Пришла домой, думаю: «Господи, что делать?» Женька говорит: «Пойдем, мама, собирать горох гусиный на гуменнике под сеном».
Ничего и не набрали. А день хороший — солнце. Я гляжу: на горушке, на картофельнике на этом — там прогалинка. Оттаяло. А туда попасть как? Снегу вот по это место…
«Пойду, — думаю, — с топором. Может, чего и вырублю». Пошла. Снегу столько… «Пойду, возьму лыжи».
А на лыжах не ездила — одна туда, другая сюда Все-таки добралась до прогалинки.

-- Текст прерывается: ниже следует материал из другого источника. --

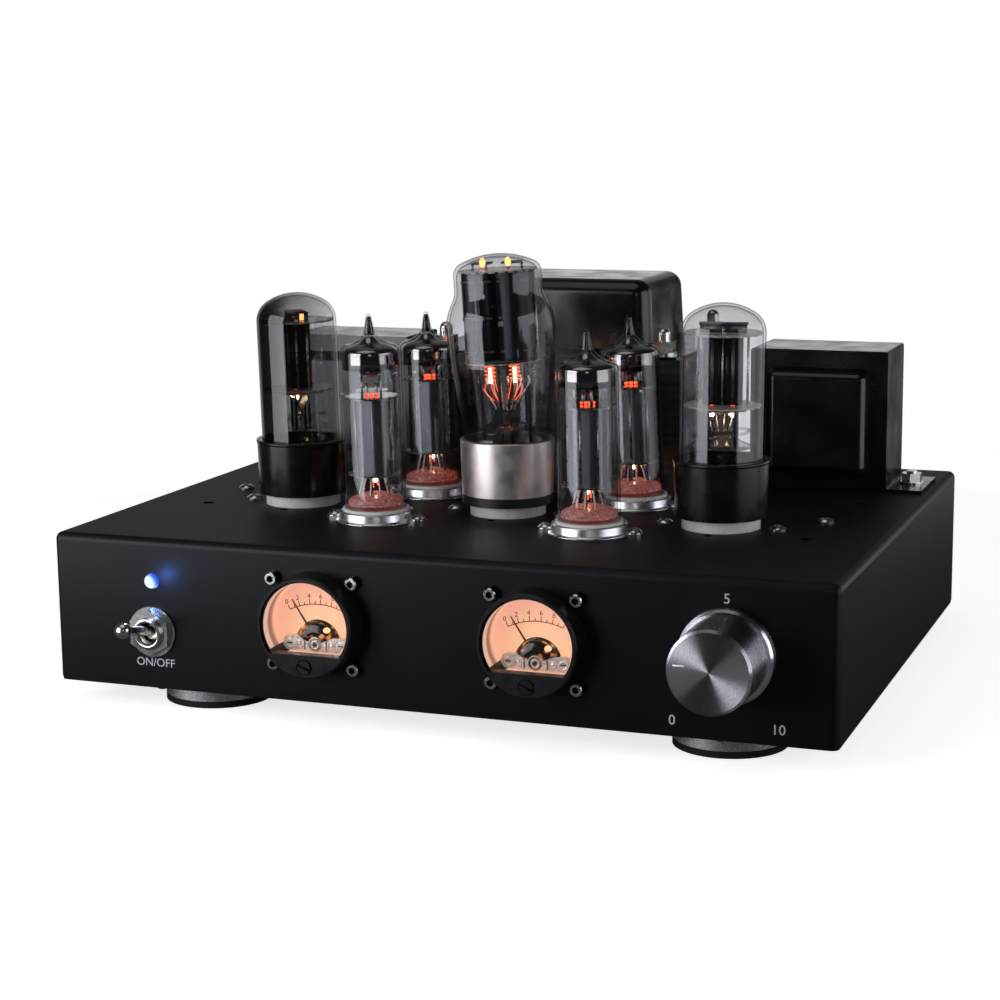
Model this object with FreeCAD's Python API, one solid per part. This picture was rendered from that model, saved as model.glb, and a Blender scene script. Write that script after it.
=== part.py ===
"""Tube integrated amplifier: folded steel chassis, three transformers, seven tubes, two meters.

Millimetres, +Z up, +X to the right as seen from the front, the front panel faces -Y.
The origin is on the surface that the feet stand on, under the middle of the whole outline.
Every piece is a separate solid, and each node is written to parts/NODE.step.
"""
import FreeCAD, Part
import math
import os
from FreeCAD import Vector

X = Vector(1, 0, 0)
Y = Vector(0, 1, 0)
Z = Vector(0, 0, 1)

# Fits shared by all pieces
running = 0.06          # radial clearance of a turning or sliding fit
loose = 0.2             # clearance of a piece in the cut-out that it passes through
gap = 0.3               # air left between pieces that pass by each other

# Chassis: one folded shell with lips, closed from below by a flat plate
chassis_width = 280.0
chassis_depth = 218.0
chassis_height = 52.3
sheet = 1.5
bend = 2.6
lip = 11.0
plate_sheet = 1.0
plate_inset = 0.2
vent_length = 34.0
vent_width = 3.0
vent_pitch = 9.0
vent_count = 9

# Feet: turned bodies on rubber rings
foot_radius = 19.2
foot_height = 8.0
pad_height = 2.4
pad_bore = 11.0
foot_recess = 8.0
foot_left = -89.8
foot_right = 98.6
foot_end = 25.9         # from the front or back to the foot's middle

# Screws: shank radius, head radius, head height
m3_shank = 1.5
m3_head = 2.9
m3_head_height = 1.9
plate_screw_head = 2.3
plate_screw_height = 1.5
plate_screw_side = 101.0
plate_screw_end = 4.1   # from the front or back to the screw's middle
m4_shank = 2.0
m4_flats = 7.0
m4_nut = 3.2
m4_washer = 4.5
m5_shank = 2.5
m5_flats = 8.0
m5_nut = 4.2
m5_tail = 5.0
washer_sheet = 0.8

# Power transformer: laminations lie flat on the deck, coil through a cut-out, bell on top
power_y = 168.6
power_width = 105.0
power_depth = 87.5
power_stack = 52.0
power_leg = 35.0        # middle leg of the laminations
power_bolt_inset = 8.75
power_coil_rise = 16.0
bell_room = 4.0         # from the bell's outside to the coil
coil_round = 3.0
bell_sheet = 1.2
bell_width = 71.0
bell_depth = 54.0
bell_height = 26.4
bell_draft = 0.045
bell_corner = 6.0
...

А тут конюх у нас был, смотрит издали на меня: «Ой, такая мать, медведь — не медведь, человек — не человек». Пошел домой, выстрелил кверху. Если медведь — так побежит… А я и пробралась. И в аккурат только одна ботвина вытаяла. Я ее вырубила. И лежат, как яички, пять картошин. «Ой, — думаю, — слава Тебе Господи!» Принесла домой. Говорю: «Женя, не умрем!» — «Слава Богу, мама, не умрем». — «Не умрем! Сегодня я испеку колобуху». Истолкла картошины и испекла на сковородке. Пополам разрезали и съели. Слава Богу! Сегодня поели. А день-то хороший… На другой день пошла туда — пять колобушек нарубила! И уж больно хороши — белые, как пшеничные. Испекла, говорю: «Ешь!» Два раза мы поели. На третий день пошла — полведра нарубила. Принесла. А еще никто ничего не знает. Соседи-то. Напекла.

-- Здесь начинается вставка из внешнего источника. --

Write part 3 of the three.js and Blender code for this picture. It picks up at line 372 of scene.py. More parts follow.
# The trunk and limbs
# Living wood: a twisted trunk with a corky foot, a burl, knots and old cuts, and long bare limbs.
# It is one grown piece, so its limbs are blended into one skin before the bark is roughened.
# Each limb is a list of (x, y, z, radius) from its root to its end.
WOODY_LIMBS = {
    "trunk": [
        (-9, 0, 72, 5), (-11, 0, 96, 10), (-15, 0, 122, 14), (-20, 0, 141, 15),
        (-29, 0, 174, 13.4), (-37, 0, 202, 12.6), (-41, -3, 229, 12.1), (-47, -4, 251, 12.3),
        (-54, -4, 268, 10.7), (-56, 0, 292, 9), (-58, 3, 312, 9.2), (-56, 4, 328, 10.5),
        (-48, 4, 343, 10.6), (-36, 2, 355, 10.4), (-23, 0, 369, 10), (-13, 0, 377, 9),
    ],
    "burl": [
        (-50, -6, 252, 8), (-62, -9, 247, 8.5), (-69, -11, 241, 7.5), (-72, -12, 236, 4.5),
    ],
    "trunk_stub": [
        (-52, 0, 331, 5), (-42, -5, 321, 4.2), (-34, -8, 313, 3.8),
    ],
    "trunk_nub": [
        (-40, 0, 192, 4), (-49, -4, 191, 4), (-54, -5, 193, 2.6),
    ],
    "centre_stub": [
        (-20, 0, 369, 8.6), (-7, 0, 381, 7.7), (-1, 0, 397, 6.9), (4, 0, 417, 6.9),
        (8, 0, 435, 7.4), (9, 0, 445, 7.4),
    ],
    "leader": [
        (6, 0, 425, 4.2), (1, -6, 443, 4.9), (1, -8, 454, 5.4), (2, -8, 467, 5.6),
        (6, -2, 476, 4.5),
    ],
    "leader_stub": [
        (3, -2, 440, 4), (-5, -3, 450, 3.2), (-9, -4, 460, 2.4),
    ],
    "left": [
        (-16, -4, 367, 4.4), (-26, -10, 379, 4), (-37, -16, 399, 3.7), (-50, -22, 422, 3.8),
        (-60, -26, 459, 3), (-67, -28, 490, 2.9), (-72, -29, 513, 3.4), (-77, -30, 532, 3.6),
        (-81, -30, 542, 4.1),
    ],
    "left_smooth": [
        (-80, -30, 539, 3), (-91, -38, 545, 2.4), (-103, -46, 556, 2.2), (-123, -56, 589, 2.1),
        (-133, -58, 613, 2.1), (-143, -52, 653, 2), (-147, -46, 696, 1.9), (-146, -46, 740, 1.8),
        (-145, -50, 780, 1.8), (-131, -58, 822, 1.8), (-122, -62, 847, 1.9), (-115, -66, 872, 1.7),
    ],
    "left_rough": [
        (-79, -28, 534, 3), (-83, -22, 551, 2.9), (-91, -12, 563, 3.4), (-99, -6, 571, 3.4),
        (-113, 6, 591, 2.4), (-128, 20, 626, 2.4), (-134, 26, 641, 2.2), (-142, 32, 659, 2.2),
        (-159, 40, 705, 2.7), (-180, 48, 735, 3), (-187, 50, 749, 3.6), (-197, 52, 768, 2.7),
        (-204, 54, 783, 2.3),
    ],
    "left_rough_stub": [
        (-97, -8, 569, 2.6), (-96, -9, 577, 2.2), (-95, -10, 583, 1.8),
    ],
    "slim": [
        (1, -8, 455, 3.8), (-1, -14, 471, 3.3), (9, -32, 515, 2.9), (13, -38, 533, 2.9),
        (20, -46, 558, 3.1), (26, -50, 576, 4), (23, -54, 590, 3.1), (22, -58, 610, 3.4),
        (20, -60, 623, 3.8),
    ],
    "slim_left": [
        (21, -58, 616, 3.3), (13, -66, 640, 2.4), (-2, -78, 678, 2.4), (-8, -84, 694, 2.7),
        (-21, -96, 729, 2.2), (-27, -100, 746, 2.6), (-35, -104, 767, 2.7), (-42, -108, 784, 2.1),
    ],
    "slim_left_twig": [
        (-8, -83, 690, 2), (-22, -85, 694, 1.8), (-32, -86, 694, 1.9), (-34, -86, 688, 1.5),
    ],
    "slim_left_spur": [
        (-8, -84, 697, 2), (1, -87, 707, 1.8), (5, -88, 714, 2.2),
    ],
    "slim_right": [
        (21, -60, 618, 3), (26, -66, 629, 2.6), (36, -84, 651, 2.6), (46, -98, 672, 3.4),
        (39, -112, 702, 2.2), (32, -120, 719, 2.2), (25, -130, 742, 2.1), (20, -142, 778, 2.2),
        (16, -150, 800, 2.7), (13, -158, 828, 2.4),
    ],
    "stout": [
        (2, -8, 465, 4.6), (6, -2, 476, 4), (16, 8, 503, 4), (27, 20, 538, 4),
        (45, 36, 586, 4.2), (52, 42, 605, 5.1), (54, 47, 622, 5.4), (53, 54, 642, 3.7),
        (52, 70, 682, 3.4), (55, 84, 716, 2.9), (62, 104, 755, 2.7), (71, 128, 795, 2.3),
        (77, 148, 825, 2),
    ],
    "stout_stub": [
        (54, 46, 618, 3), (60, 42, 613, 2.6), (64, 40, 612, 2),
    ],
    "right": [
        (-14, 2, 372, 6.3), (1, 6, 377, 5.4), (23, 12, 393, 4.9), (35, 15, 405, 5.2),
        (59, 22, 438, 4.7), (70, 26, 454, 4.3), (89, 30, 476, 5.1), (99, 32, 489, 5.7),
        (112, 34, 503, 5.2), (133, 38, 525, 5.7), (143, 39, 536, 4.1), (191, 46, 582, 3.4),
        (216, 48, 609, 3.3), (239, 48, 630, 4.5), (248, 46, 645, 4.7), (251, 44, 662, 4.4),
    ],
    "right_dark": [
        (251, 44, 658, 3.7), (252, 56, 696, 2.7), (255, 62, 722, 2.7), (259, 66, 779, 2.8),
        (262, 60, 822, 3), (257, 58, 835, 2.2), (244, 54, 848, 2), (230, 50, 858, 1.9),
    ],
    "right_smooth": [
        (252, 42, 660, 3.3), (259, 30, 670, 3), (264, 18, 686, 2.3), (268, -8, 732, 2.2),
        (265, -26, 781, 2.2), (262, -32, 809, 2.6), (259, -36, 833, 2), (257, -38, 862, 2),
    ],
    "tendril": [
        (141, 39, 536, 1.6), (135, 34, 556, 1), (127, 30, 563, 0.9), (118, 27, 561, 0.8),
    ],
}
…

Думаю, если сегодня Бог нищего какого пошлет, досыта накормлю. Хватит. И Женька тоже это говорит. Это мы, значит, до среды дожили, это в среду я нарубила… И только Женьку я накормила — идет нищий. Волосы дыбом — как со страшного суда сбежал. «Здравствуйте». А ведь и я симпатичная — под глазами такие вот мешки висят — с голоду-то. Пеку колобухи.

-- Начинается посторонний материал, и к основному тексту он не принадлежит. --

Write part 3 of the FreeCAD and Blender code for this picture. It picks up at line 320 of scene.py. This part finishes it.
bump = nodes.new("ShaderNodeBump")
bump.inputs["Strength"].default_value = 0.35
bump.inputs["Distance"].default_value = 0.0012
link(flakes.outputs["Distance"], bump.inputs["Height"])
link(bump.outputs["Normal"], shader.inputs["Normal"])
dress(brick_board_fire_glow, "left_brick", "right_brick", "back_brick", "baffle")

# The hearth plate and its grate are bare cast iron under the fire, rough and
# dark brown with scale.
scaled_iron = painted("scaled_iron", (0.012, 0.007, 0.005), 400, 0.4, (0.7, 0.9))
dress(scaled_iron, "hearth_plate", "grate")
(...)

«Пилы точить, — говорит, — ножницы!» — «Ножниц нет, — говорю, — в дому, и пил нет в дому». — «Ну, дак милостыньку». — «Садись, — говорю, — на порог». Он мне почти все колобухи обделал. Думаю, оставить хоть Женьке-то… Ест да похваливает: «Ну и хороши… Пшеничные? Как ты хорошо живешь, — говорит. — Ты с кем живешь-то?» — «Вот с ребятишками, — говорю, — один в школе, другой на печке». — «А где твой муж?»